What needs to be done: Please print the full listing exactly.

::: Information shown

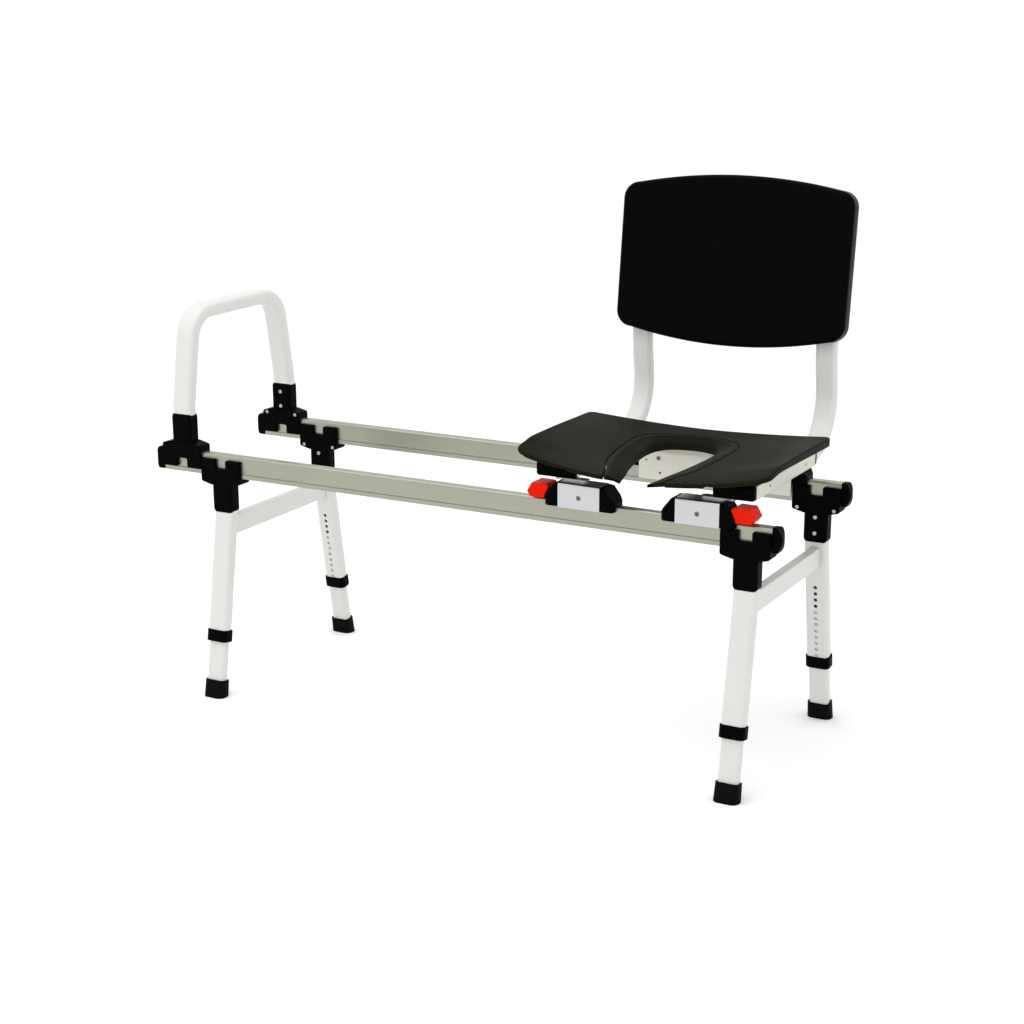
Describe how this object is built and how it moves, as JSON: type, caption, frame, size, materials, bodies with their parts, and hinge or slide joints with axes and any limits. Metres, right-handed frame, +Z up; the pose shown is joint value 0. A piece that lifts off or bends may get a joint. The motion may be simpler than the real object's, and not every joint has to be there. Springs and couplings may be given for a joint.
{
  "type": "bath transfer bench",
  "caption": "Bath transfer bench: dished seat with a front opening and a backrest slides on carriages along rails, with splayed telescopic legs and a grab handle.",
  "frame": {"origin": "centre of the outline on the floor", "axes": "+X along the rails towards the seat's end, -Y towards the user's feet (front), +Z up"},
  "size_m": [1.2954, 0.4995, 1.0034],
  "materials": {
    "rail_aluminium": "satin anodised extrusion",
    "carriage_aluminium": "bright anodised extrusion",
    "frame_aluminium": "satin anodised extrusion",
    "black_nylon": "fine-textured moulding",
    "acetal_glide": "smooth low-friction plastic",
    "white_powder_coat": "smooth white powder coat on aluminium tube",
    "black_rubber": "moulded rubber",
    "stainless_steel": "plain machine screw",
    "spring_steel": "plated spring steel",
    "red_nylon": "semi-gloss red moulding",
    "seat_polyurethane": "integral-skin foam, fine matt grain",
    "back_polyurethane": "integral-skin foam, satin"
  },
  "bodies": {
    "frame": {"bracket_screws": "stainless_steel", "front_rail": "rail_aluminium", "grab_handle": "white_powder_coat", "handle_bracket_inner_front": "black_nylon", "handle_bracket_inner_rear": "black_nylon", "handle_bracket_outer_front": "black_nylon", "handle_bracket_outer_rear": "black_nylon", "leg_brace_left": "white_powder_coat", "leg_brace_right": "white_powder_coat", "leg_bracket_inner_front_left": "black_nylon", "leg_bracket_inner_front_right": "black_nylon", "leg_bracket_inner_rear_left": "black_nylon", "leg_bracket_inner_rear_right": "black_nylon", "leg_bracket_outer_front_left": "black_nylon", "leg_bracket_outer_front_right": "black_nylon", "leg_bracket_outer_rear_left": "black_nylon", "leg_bracket_outer_rear_right": "black_nylon", "leg_collars": "black_nylon", "leg_outer_tube_front_left": "white_powder_coat", "leg_outer_tube_front_right": "white_powder_coat", "leg_outer_tube_rear_left": "white_powder_coat", "leg_outer_tube_rear_right": "white_powder_coat", "rail_end_caps": "black_nylon", "rear_rail": "rail_aluminium"},
    "leg_front_left": {"leg_inner_tube_front_left": "white_powder_coat", "foot_tip_front_left": "black_rubber"},
    "button_front_left": {"snap_clip_front_left": "spring_steel"},
    "leg_front_right": {"leg_inner_tube_front_right": "white_powder_coat", "foot_tip_front_right": "black_rubber"},
    "button_front_right": {"snap_clip_front_right": "spring_steel"},
    "leg_rear_left": {"leg_inner_tube_rear_left": "white_powder_coat", "foot_tip_rear_left": "black_rubber"},
    "button_rear_left": {"snap_clip_rear_left": "spring_steel"},
    "leg_rear_right": {"leg_inner_tube_rear_right": "white_powder_coat", "foot_tip_rear_right": "black_rubber"},
    "button_rear_right": {"snap_clip_rear_right": "spring_steel"},
    "tab_left": {"lock_tab_left": "red_nylon"},
    "tab_right": {"lock_tab_right": "red_nylon"},
    "seat_carriage": {"back_tube_left": "white_powder_coat", "back_tube_plugs": "black_nylon", "back_tube_right": "white_powder_coat", "backrest_panel": "back_polyurethane", "backrest_screws": "stainless_steel", "carriage_cover_front_left": "carriage_aluminium", "carriage_cover_front_right": "carriage_aluminium", "carriage_cover_rear": "carriage_aluminium", "carriage_glides": "acetal_glide", "carriage_screws": "stainless_steel", "carriage_spacers": "carriage_aluminium", "end_pieces_lock": "black_nylon", "end_pieces_plain": "black_nylon", "member_caps": "black_nylon", "opening_rim": "seat_polyurethane", "rear_support_angle": "frame_aluminium", "seat_cross_bar": "frame_aluminium", "seat_mounts": "black_nylon", "seat_pad": "seat_polyurethane", "side_member_left": "frame_aluminium", "side_member_right": "frame_aluminium"}
  },
  "joints": [
    {"name": "seat_slide", "type": "slide", "parent": "frame", "child": "seat_carriage", "axis": [1, 0, 0], "range_m": [-0.68, 0.06]},
    {"name": "leg_height_front_left", "type": "slide", "parent": "frame", "child": "leg_front_left", "axis": [0, -0.165, -0.9863], "range_m": [-0.0762, 0.0635], "deforming": ["snap_clip_front_left"]},
    {"name": "button_press_front_left", "type": "slide", "parent": "leg_front_left", "child": "button_front_left", "axis": [0, -0.9863, 0.165], "range_m": [0, 0.004], "stiffness_N_per_m": 600, "springref_m": -0.002, "deforming": ["snap_clip_front_left"]},
    {"name": "leg_height_front_right", "type": "slide", "parent": "frame", "child": "leg_front_right", "axis": [0, -0.165, -0.9863], "range_m": [-0.0762, 0.0635], "deforming": ["snap_clip_front_right"]},
    {"name": "button_press_front_right", "type": "slide", "parent": "leg_front_right", "child": "button_front_right", "axis": [0, -0.9863, 0.165], "range_m": [0, 0.004], "stiffness_N_per_m": 600, "springref_m": -0.002, "deforming": ["snap_clip_front_right"]},
    {"name": "leg_height_rear_left", "type": "slide", "parent": "frame", "child": "leg_rear_left", "axis": [0, 0.165, -0.9863], "range_m": [-0.0762, 0.0635], "deforming": ["snap_clip_rear_left"]},
    {"name": "button_press_rear_left", "type": "slide", "parent": "leg_rear_left", "child": "button_rear_left", "axis": [0, 0.9863, 0.165], "range_m": [0, 0.004], "stiffness_N_per_m": 600, "springref_m": -0.002, "deforming": ["snap_clip_rear_left"]},
    {"name": "leg_height_rear_right", "type": "slide", "parent": "frame", "child": "leg_rear_right", "axis": [0, 0.165, -0.9863], "range_m": [-0.0762, 0.0635], "deforming": ["snap_clip_rear_right"]},
    {"name": "button_press_rear_right", "type": "slide", "parent": "leg_rear_right", "child": "button_rear_right", "axis": [0, 0.9863, 0.165], "range_m": [0, 0.004], "stiffness_N_per_m": 600, "springref_m": -0.002, "deforming": ["snap_clip_rear_right"]},
    {"name": "tab_pull_left", "type": "slide", "parent": "seat_carriage", "child": "tab_left", "axis": [-1, 0, 0], "range_m": [0, 0.01], "stiffness_N_per_m": 500, "springref_m": -0.002},
    {"name": "tab_pull_right", "type": "slide", "parent": "seat_carriage", "child": "tab_right", "axis": [1, 0, 0], "range_m": [0, 0.01], "stiffness_N_per_m": 500, "springref_m": -0.002}
  ]
}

::::::

Result for this task:
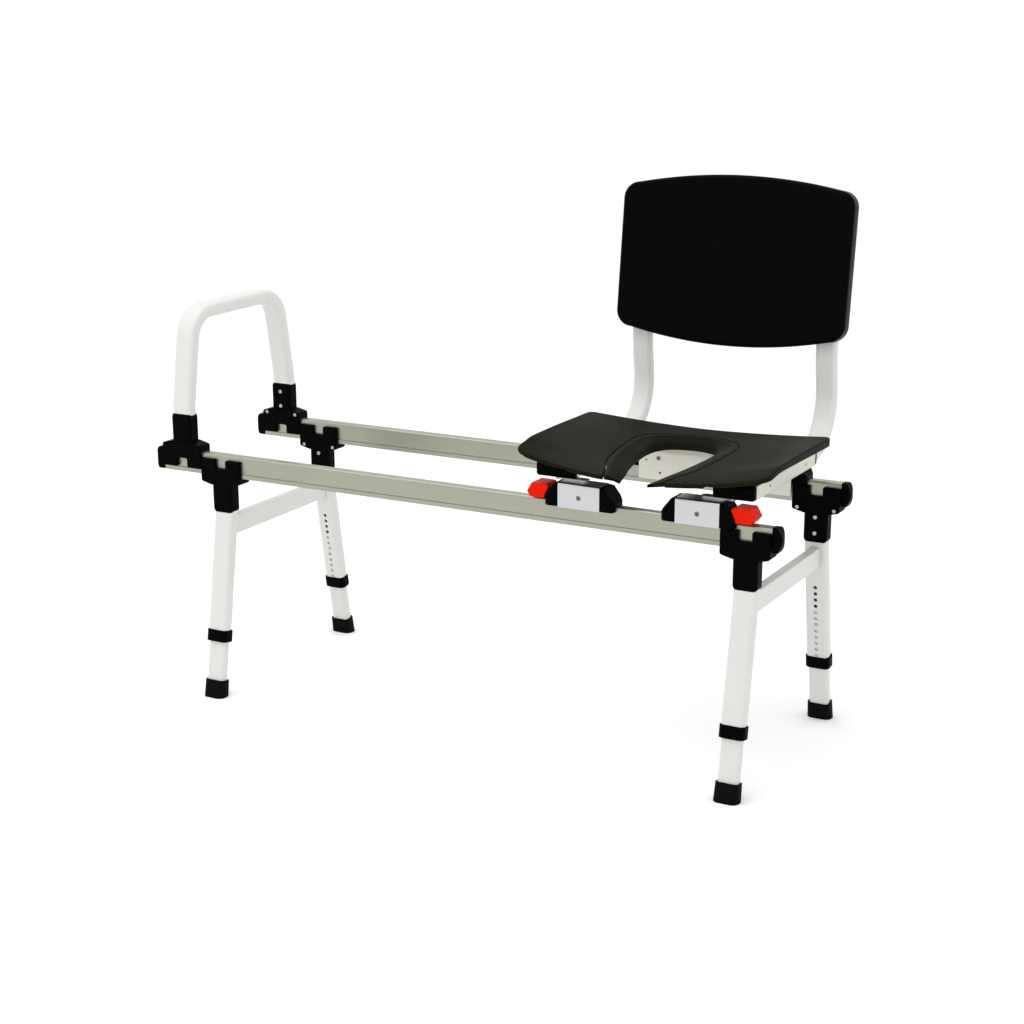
Describe how this object is built and how it moves, as JSON: type, caption, frame, size, materials, bodies with their parts, and hinge or slide joints with axes and any limits. Metres, right-handed frame, +Z up; the pose shown is joint value 0. A piece that lifts off or bends may get a joint. The motion may be simpler than the real object's, and not every joint has to be there. Springs and couplings may be given for a joint.
{
  "type": "bath transfer bench",
  "caption": "Bath transfer bench: dished seat with a front opening and a backrest slides on carriages along rails, with splayed telescopic legs and a grab handle.",
  "frame": {"origin": "centre of the outline on the floor", "axes": "+X along the rails towards the seat's end, -Y towards the user's feet (front), +Z up"},
  "size_m": [1.2954, 0.4995, 1.0034],
  "materials": {
    "rail_aluminium": "satin anodised extrusion",
    "carriage_aluminium": "bright anodised extrusion",
    "frame_aluminium": "satin anodised extrusion",
    "black_nylon": "fine-textured moulding",
    "acetal_glide": "smooth low-friction plastic",
    "white_powder_coat": "smooth white powder coat on aluminium tube",
    "black_rubber": "moulded rubber",
    "stainless_steel": "plain machine screw",
    "spring_steel": "plated spring steel",
    "red_nylon": "semi-gloss red moulding",
    "seat_polyurethane": "integral-skin foam, fine matt grain",
    "back_polyurethane": "integral-skin foam, satin"
  },
  "bodies": {
    "frame": {"bracket_screws": "stainless_steel", "front_rail": "rail_aluminium", "grab_handle": "white_powder_coat", "handle_bracket_inner_front": "black_nylon", "handle_bracket_inner_rear": "black_nylon", "handle_bracket_outer_front": "black_nylon", "handle_bracket_outer_rear": "black_nylon", "leg_brace_left": "white_powder_coat", "leg_brace_right": "white_powder_coat", "leg_bracket_inner_front_left": "black_nylon", "leg_bracket_inner_front_right": "black_nylon", "leg_bracket_inner_rear_left": "black_nylon", "leg_bracket_inner_rear_right": "black_nylon", "leg_bracket_outer_front_left": "black_nylon", "leg_bracket_outer_front_right": "black_nylon", "leg_bracket_outer_rear_left": "black_nylon", "leg_bracket_outer_rear_right": "black_nylon", "leg_collars": "black_nylon", "leg_outer_tube_front_left": "white_powder_coat", "leg_outer_tube_front_right": "white_powder_coat", "leg_outer_tube_rear_left": "white_powder_coat", "leg_outer_tube_rear_right": "white_powder_coat", "rail_end_caps": "black_nylon", "rear_rail": "rail_aluminium"},
    "leg_front_left": {"leg_inner_tube_front_left": "white_powder_coat", "foot_tip_front_left": "black_rubber"},
    "button_front_left": {"snap_clip_front_left": "spring_steel"},
    "leg_front_right": {"leg_inner_tube_front_right": "white_powder_coat", "foot_tip_front_right": "black_rubber"},
    "button_front_right": {"snap_clip_front_right": "spring_steel"},
    "leg_rear_left": {"leg_inner_tube_rear_left": "white_powder_coat", "foot_tip_rear_left": "black_rubber"},
    "button_rear_left": {"snap_clip_rear_left": "spring_steel"},
    "leg_rear_right": {"leg_inner_tube_rear_right": "white_powder_coat", "foot_tip_rear_right": "black_rubber"},
    "button_rear_right": {"snap_clip_rear_right": "spring_steel"},
    "tab_left": {"lock_tab_left": "red_nylon"},
    "tab_right": {"lock_tab_right": "red_nylon"},
    "seat_carriage": {"back_tube_left": "white_powder_coat", "back_tube_plugs": "black_nylon", "back_tube_right": "white_powder_coat", "backrest_panel": "back_polyurethane", "backrest_screws": "stainless_steel", "carriage_cover_front_left": "carriage_aluminium", "carriage_cover_front_right": "carriage_aluminium", "carriage_cover_rear": "carriage_aluminium", "carriage_glides": "acetal_glide", "carriage_screws": "stainless_steel", "carriage_spacers": "carriage_aluminium", "end_pieces_lock": "black_nylon", "end_pieces_plain": "black_nylon", "member_caps": "black_nylon", "opening_rim": "seat_polyurethane", "rear_support_angle": "frame_aluminium", "seat_cross_bar": "frame_aluminium", "seat_mounts": "black_nylon", "seat_pad": "seat_polyurethane", "side_member_left": "frame_aluminium", "side_member_right": "frame_aluminium"}
  },
  "joints": [
    {"name": "seat_slide", "type": "slide", "parent": "frame", "child": "seat_carriage", "axis": [1, 0, 0], "range_m": [-0.68, 0.06]},
    {"name": "leg_height_front_left", "type": "slide", "parent": "frame", "child": "leg_front_left", "axis": [0, -0.165, -0.9863], "range_m": [-0.0762, 0.0635], "deforming": ["snap_clip_front_left"]},
    {"name": "button_press_front_left", "type": "slide", "parent": "leg_front_left", "child": "button_front_left", "axis": [0, -0.9863, 0.165], "range_m": [0, 0.004], "stiffness_N_per_m": 600, "springref_m": -0.002, "deforming": ["snap_clip_front_left"]},
    {"name": "leg_height_front_right", "type": "slide", "parent": "frame", "child": "leg_front_right", "axis": [0, -0.165, -0.9863], "range_m": [-0.0762, 0.0635], "deforming": ["snap_clip_front_right"]},
    {"name": "button_press_front_right", "type": "slide", "parent": "leg_front_right", "child": "button_front_right", "axis": [0, -0.9863, 0.165], "range_m": [0, 0.004], "stiffness_N_per_m": 600, "springref_m": -0.002, "deforming": ["snap_clip_front_right"]},
    {"name": "leg_height_rear_left", "type": "slide", "parent": "frame", "child": "leg_rear_left", "axis": [0, 0.165, -0.9863], "range_m": [-0.0762, 0.0635], "deforming": ["snap_clip_rear_left"]},
    {"name": "button_press_rear_left", "type": "slide", "parent": "leg_rear_left", "child": "button_rear_left", "axis": [0, 0.9863, 0.165], "range_m": [0, 0.004], "stiffness_N_per_m": 600, "springref_m": -0.002, "deforming": ["snap_clip_rear_left"]},
    {"name": "leg_height_rear_right", "type": "slide", "parent": "frame", "child": "leg_rear_right", "axis": [0, 0.165, -0.9863], "range_m": [-0.0762, 0.0635], "deforming": ["snap_clip_rear_right"]},
    {"name": "button_press_rear_right", "type": "slide", "parent": "leg_rear_right", "child": "button_rear_right", "axis": [0, 0.9863, 0.165], "range_m": [0, 0.004], "stiffness_N_per_m": 600, "springref_m": -0.002, "deforming": ["snap_clip_rear_right"]},
    {"name": "tab_pull_left", "type": "slide", "parent": "seat_carriage", "child": "tab_left", "axis": [-1, 0, 0], "range_m": [0, 0.01], "stiffness_N_per_m": 500, "springref_m": -0.002},
    {"name": "tab_pull_right", "type": "slide", "parent": "seat_carriage", "child": "tab_right", "axis": [1, 0, 0], "range_m": [0, 0.01], "stiffness_N_per_m": 500, "springref_m": -0.002}
  ]
}